_EXERCISE INSTRUCTIONS_
Reproduce the material in full, exactly as written.

═══ SOURCE EXCERPT

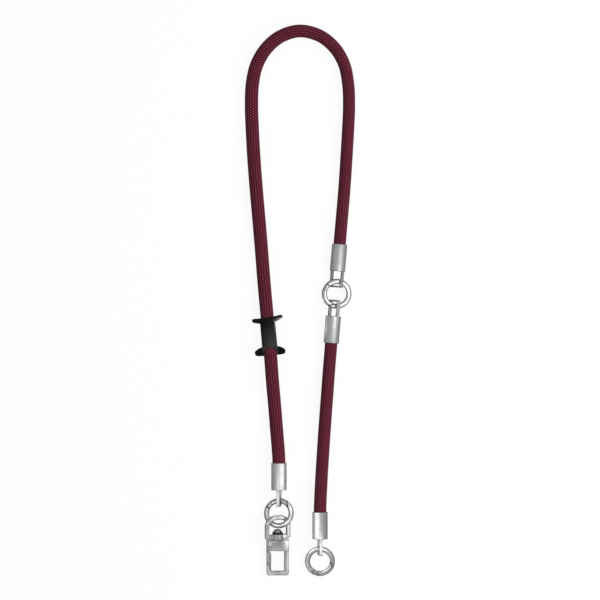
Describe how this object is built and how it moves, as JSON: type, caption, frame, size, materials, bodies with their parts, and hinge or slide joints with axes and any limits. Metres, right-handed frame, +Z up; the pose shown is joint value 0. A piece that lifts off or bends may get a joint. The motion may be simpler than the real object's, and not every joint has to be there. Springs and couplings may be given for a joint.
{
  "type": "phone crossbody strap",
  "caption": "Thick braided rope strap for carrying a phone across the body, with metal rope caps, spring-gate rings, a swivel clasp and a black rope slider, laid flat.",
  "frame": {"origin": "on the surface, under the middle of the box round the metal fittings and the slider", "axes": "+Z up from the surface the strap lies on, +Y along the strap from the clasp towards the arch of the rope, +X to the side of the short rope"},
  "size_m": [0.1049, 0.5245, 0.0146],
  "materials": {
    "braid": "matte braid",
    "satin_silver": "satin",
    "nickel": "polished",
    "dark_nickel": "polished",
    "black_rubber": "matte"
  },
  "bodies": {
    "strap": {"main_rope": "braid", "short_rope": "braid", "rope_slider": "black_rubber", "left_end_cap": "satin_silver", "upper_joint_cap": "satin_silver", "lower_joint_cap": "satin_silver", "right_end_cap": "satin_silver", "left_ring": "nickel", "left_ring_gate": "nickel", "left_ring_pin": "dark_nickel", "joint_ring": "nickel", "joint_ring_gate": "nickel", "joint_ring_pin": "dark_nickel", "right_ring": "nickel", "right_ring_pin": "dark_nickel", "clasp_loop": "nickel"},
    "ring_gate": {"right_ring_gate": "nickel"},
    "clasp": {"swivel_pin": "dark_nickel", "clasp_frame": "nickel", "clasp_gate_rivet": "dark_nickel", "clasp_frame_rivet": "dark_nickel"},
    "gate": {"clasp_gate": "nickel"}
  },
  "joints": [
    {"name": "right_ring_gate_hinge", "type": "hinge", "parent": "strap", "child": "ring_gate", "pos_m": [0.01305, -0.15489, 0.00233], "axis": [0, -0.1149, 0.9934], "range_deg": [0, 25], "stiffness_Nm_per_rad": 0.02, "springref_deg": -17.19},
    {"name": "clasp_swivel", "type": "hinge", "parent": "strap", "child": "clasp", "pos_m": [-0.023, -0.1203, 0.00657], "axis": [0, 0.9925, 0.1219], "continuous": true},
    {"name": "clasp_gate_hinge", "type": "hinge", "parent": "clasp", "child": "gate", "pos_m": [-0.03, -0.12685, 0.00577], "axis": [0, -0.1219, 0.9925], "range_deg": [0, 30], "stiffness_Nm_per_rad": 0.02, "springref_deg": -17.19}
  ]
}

══════

_RESPONSE TO THIS TASK_
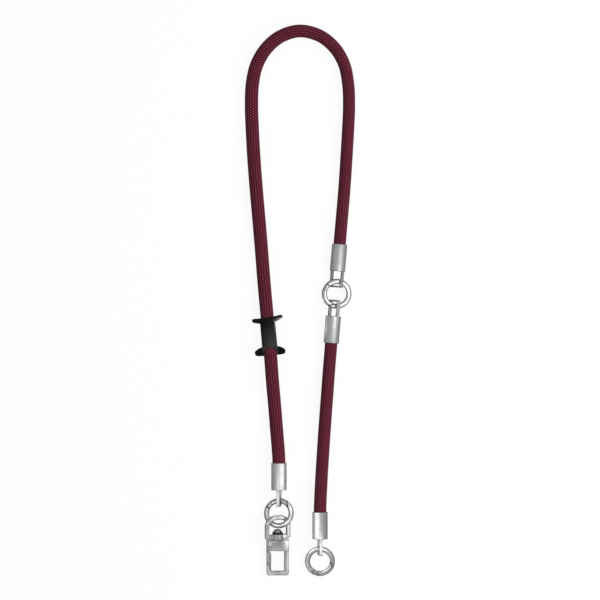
Describe how this object is built and how it moves, as JSON: type, caption, frame, size, materials, bodies with their parts, and hinge or slide joints with axes and any limits. Metres, right-handed frame, +Z up; the pose shown is joint value 0. A piece that lifts off or bends may get a joint. The motion may be simpler than the real object's, and not every joint has to be there. Springs and couplings may be given for a joint.
{
  "type": "phone crossbody strap",
  "caption": "Thick braided rope strap for carrying a phone across the body, with metal rope caps, spring-gate rings, a swivel clasp and a black rope slider, laid flat.",
  "frame": {"origin": "on the surface, under the middle of the box round the metal fittings and the slider", "axes": "+Z up from the surface the strap lies on, +Y along the strap from the clasp towards the arch of the rope, +X to the side of the short rope"},
  "size_m": [0.1049, 0.5245, 0.0146],
  "materials": {
    "braid": "matte braid",
    "satin_silver": "satin",
    "nickel": "polished",
    "dark_nickel": "polished",
    "black_rubber": "matte"
  },
  "bodies": {
    "strap": {"main_rope": "braid", "short_rope": "braid", "rope_slider": "black_rubber", "left_end_cap": "satin_silver", "upper_joint_cap": "satin_silver", "lower_joint_cap": "satin_silver", "right_end_cap": "satin_silver", "left_ring": "nickel", "left_ring_gate": "nickel", "left_ring_pin": "dark_nickel", "joint_ring": "nickel", "joint_ring_gate": "nickel", "joint_ring_pin": "dark_nickel", "right_ring": "nickel", "right_ring_pin": "dark_nickel", "clasp_loop": "nickel"},
    "ring_gate": {"right_ring_gate": "nickel"},
    "clasp": {"swivel_pin": "dark_nickel", "clasp_frame": "nickel", "clasp_gate_rivet": "dark_nickel", "clasp_frame_rivet": "dark_nickel"},
    "gate": {"clasp_gate": "nickel"}
  },
  "joints": [
    {"name": "right_ring_gate_hinge", "type": "hinge", "parent": "strap", "child": "ring_gate", "pos_m": [0.01305, -0.15489, 0.00233], "axis": [0, -0.1149, 0.9934], "range_deg": [0, 25], "stiffness_Nm_per_rad": 0.02, "springref_deg": -17.19},
    {"name": "clasp_swivel", "type": "hinge", "parent": "strap", "child": "clasp", "pos_m": [-0.023, -0.1203, 0.00657], "axis": [0, 0.9925, 0.1219], "continuous": true},
    {"name": "clasp_gate_hinge", "type": "hinge", "parent": "clasp", "child": "gate", "pos_m": [-0.03, -0.12685, 0.00577], "axis": [0, -0.1219, 0.9925], "range_deg": [0, 30], "stiffness_Nm_per_rad": 0.02, "springref_deg": -17.19}
  ]
}